I decided to give it a try and have a little adventure this morning. The trailhead was less than a ten minutes drive away and though I did get nervous dodging the trail closed sign (again, it started as a greenbelt trail) I braved it anyway. What I found was a maze of trails not on the map and spent the next hour and a half exploring. There were more hills than my usual route and the trails criss-crossed and petered out and sometimes weren’t trails so that I mostly kept myself busy heading in random directions and turning around. This made the run very slow (I covered the six or so miles in about the same pace anyone could do at a steady walk), but did make me more mentally engaged during the run.

I had to reframe my goal early on — there was no way I was going to do ten miles as I had planned (it would have taken me forever at my halting pace) — to focus on the adventure rather than the exercise. It was completely deserted on the trail.

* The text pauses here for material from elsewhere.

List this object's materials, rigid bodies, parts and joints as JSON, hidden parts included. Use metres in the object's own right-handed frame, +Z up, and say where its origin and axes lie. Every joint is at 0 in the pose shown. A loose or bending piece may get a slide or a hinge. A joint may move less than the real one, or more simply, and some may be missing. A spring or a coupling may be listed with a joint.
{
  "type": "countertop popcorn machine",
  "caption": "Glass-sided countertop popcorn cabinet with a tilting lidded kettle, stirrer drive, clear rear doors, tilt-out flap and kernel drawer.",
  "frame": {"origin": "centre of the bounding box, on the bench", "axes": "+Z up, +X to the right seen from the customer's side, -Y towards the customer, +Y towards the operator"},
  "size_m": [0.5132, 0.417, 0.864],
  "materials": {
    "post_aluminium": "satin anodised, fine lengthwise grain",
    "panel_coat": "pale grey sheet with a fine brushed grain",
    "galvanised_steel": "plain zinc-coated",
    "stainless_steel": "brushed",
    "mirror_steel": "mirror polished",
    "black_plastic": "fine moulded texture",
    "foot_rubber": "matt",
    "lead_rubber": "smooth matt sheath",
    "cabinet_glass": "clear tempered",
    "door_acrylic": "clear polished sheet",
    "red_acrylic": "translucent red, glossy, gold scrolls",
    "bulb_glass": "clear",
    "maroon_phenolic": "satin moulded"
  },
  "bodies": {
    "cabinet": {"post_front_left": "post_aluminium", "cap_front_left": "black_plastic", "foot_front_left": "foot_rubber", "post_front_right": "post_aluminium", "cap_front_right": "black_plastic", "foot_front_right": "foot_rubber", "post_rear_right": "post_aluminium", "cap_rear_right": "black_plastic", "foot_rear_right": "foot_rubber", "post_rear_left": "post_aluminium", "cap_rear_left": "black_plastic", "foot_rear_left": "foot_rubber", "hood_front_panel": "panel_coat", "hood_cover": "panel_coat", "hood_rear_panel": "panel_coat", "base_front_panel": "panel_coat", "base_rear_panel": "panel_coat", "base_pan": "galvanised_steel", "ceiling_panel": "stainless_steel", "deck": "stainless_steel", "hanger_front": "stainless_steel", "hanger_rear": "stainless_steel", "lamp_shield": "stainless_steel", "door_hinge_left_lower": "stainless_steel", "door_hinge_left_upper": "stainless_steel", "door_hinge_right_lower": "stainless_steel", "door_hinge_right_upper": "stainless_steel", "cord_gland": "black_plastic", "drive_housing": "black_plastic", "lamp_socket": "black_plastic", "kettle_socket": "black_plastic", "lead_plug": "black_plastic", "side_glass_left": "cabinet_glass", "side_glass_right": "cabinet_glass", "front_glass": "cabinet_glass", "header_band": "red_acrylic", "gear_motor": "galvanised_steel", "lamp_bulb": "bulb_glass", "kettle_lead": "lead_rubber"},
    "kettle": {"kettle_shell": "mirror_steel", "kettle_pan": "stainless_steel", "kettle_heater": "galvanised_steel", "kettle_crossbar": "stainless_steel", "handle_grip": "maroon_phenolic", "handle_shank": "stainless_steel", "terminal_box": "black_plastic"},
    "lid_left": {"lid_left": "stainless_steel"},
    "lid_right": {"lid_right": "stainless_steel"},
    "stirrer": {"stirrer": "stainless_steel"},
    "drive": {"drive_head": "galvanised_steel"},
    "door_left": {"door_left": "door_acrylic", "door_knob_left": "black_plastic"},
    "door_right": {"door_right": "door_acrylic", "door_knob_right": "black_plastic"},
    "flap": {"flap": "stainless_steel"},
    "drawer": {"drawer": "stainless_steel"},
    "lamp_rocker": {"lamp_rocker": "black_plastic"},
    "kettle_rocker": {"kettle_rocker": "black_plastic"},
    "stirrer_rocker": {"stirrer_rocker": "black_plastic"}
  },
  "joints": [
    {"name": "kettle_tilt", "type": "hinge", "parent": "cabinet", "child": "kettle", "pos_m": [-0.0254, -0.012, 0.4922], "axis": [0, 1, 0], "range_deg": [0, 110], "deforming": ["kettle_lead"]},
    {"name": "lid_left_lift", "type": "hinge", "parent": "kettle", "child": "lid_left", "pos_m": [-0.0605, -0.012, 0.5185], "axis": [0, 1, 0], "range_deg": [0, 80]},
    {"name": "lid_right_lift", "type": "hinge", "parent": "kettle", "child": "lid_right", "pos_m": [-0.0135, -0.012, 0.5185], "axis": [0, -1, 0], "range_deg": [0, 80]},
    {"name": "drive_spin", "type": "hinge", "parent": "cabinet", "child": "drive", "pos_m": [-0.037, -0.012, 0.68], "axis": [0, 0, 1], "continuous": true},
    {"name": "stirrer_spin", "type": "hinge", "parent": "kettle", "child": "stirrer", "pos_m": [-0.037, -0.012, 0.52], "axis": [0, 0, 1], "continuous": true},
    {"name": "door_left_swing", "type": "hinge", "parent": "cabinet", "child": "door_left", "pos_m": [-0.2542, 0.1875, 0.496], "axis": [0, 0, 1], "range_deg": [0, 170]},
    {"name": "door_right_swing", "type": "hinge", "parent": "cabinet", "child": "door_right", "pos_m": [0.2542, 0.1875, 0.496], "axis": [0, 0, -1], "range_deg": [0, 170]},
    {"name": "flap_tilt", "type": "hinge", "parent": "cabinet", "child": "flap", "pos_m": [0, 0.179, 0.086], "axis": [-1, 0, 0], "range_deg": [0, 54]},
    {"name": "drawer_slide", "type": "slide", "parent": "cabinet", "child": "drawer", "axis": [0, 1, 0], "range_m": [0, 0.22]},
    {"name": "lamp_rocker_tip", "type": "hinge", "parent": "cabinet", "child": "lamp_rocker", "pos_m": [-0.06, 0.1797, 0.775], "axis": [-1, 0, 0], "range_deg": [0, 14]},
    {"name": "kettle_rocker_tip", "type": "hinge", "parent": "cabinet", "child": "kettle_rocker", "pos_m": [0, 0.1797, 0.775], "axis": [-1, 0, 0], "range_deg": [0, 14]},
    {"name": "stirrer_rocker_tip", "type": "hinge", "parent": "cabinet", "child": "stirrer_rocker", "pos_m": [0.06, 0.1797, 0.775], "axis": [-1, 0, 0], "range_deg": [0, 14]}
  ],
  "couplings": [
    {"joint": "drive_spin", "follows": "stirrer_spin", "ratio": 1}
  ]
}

I didn’t see anyone for the whole time until I headed back to the trailhead and passed two bikers. This was a peaceful, social distance win. It was also pretty easy to get lost which I didn’t care about for most of the run but started to care about when it took me a mile of weaving and consulting my google maps to try to figure out how to get back to where I started.

At least it was something new to see and do — a craving I think a lot of us share right now. And even though I hadn’t hit my original mile goal, it was still a healthy movement to start my day of a Spider-Man movie marathon. Plus I went for a second three-mile run in my neighborhood after the first movie to make up for it.